## What you have to do
Repeat the material below exactly, line for line.

## Data provided
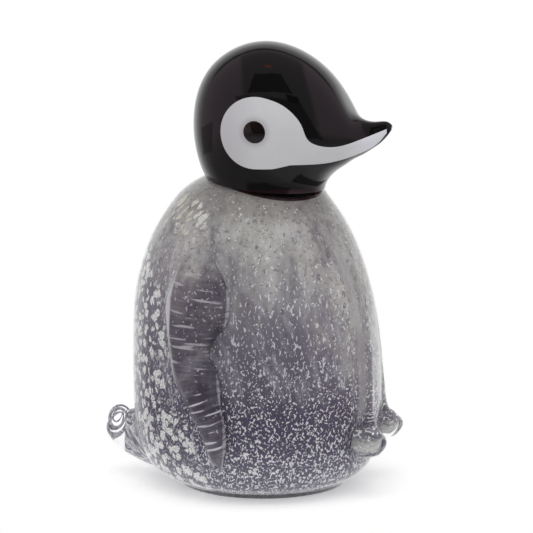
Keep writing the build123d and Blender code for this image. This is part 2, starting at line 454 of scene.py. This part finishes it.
print("smoky core with silver flakes")
core = {
    # Places and sizes in millimetres, slants in radians. Two numbers are the ends of an ease,
    # four numbers are its ends and the values there.
    "inset": 4.7, "floor": 3.4, "neckGap": 0.4,
    "veilLean": 0.12, "veilFront": (-20.0, -36.0, 0.0, 32.0), "veilRagged": 62.0, "veilLevels": (56.0, 92.0),
    "headShadeLevels": (88.0, 97.0, 0.0, 0.6), "pepperSize": 1.3, "wispSlant": 0.42, "wispLevels": (24.0, 50.0),
    "bubbleSize": 3.6, "bubbleShare": 0.4, "bubbleRadius": 0.27,  # the radius as a share of the size
    "bubblesLow": (44.0, 60.0), "bubblesHigh": (90.0, 80.0, 0.3, 0.8),
    "speckSize": 0.85, "speckShare": (62.0, 90.0, 0.63, 0.7),
    "specksLow": (34.0, 44.0, 0.0, 0.85), "specksHigh": (94.0, 80.0, 0.3, 1.0),
    "fineSize": 0.74, "fineShare": (70.0, 22.0, 0.69, 0.572),
    "boldSize": 1.15, "boldShare": (34.0, 8.0, 0.72, 0.61),
    "ridgeAside": 9.5, "ridgeWide": (3.6, 1.0),
    "ridgeFront": (-20.0, -28.0), "ridgeLevels": (20.0, 30.0, 0.0, 0.8),
    "leafSize": 2.4, "leafLow": (44.0, 8.0, 0.0, 14.0), "leafHigh": (62.0, 84.0, 0.0, -10.0),
    "leafRagged": 20.0, "leafFrom": (23.0, 28.0), "bandFrom": (33.0, 38.0, 0.0, 0.45),
    "tornSize": 1.9, "tornSlant": -0.9, "tornScale": (0, 0.13, 0.17), "tornShift": (0, -2.6, -15.7),
    "collarLift": (-20.0, 18.0, 0.0, 5.4), "collarFrom": (96.9, 97.2), "collarEdge": (97.3, 98.0),
}
blackColor = (0.004, 0.0035, 0.004, 1)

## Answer
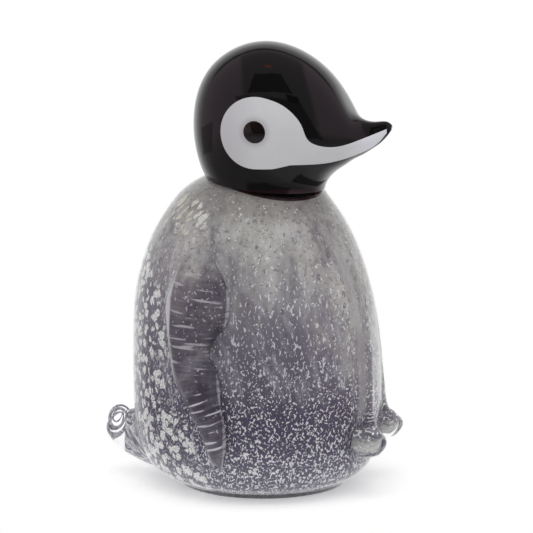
Keep writing the build123d and Blender code for this image. This is part 2, starting at line 454 of scene.py. This part finishes it.
print("smoky core with silver flakes")
core = {
    # Places and sizes in millimetres, slants in radians. Two numbers are the ends of an ease,
    # four numbers are its ends and the values there.
    "inset": 4.7, "floor": 3.4, "neckGap": 0.4,
    "veilLean": 0.12, "veilFront": (-20.0, -36.0, 0.0, 32.0), "veilRagged": 62.0, "veilLevels": (56.0, 92.0),
    "headShadeLevels": (88.0, 97.0, 0.0, 0.6), "pepperSize": 1.3, "wispSlant": 0.42, "wispLevels": (24.0, 50.0),
    "bubbleSize": 3.6, "bubbleShare": 0.4, "bubbleRadius": 0.27,  # the radius as a share of the size
    "bubblesLow": (44.0, 60.0), "bubblesHigh": (90.0, 80.0, 0.3, 0.8),
    "speckSize": 0.85, "speckShare": (62.0, 90.0, 0.63, 0.7),
    "specksLow": (34.0, 44.0, 0.0, 0.85), "specksHigh": (94.0, 80.0, 0.3, 1.0),
    "fineSize": 0.74, "fineShare": (70.0, 22.0, 0.69, 0.572),
    "boldSize": 1.15, "boldShare": (34.0, 8.0, 0.72, 0.61),
    "ridgeAside": 9.5, "ridgeWide": (3.6, 1.0),
    "ridgeFront": (-20.0, -28.0), "ridgeLevels": (20.0, 30.0, 0.0, 0.8),
    "leafSize": 2.4, "leafLow": (44.0, 8.0, 0.0, 14.0), "leafHigh": (62.0, 84.0, 0.0, -10.0),
    "leafRagged": 20.0, "leafFrom": (23.0, 28.0), "bandFrom": (33.0, 38.0, 0.0, 0.45),
    "tornSize": 1.9, "tornSlant": -0.9, "tornScale": (0, 0.13, 0.17), "tornShift": (0, -2.6, -15.7),
    "collarLift": (-20.0, 18.0, 0.0, 5.4), "collarFrom": (96.9, 97.2), "collarEdge": (97.3, 98.0),
}
blackColor = (0.004, 0.0035, 0.004, 1)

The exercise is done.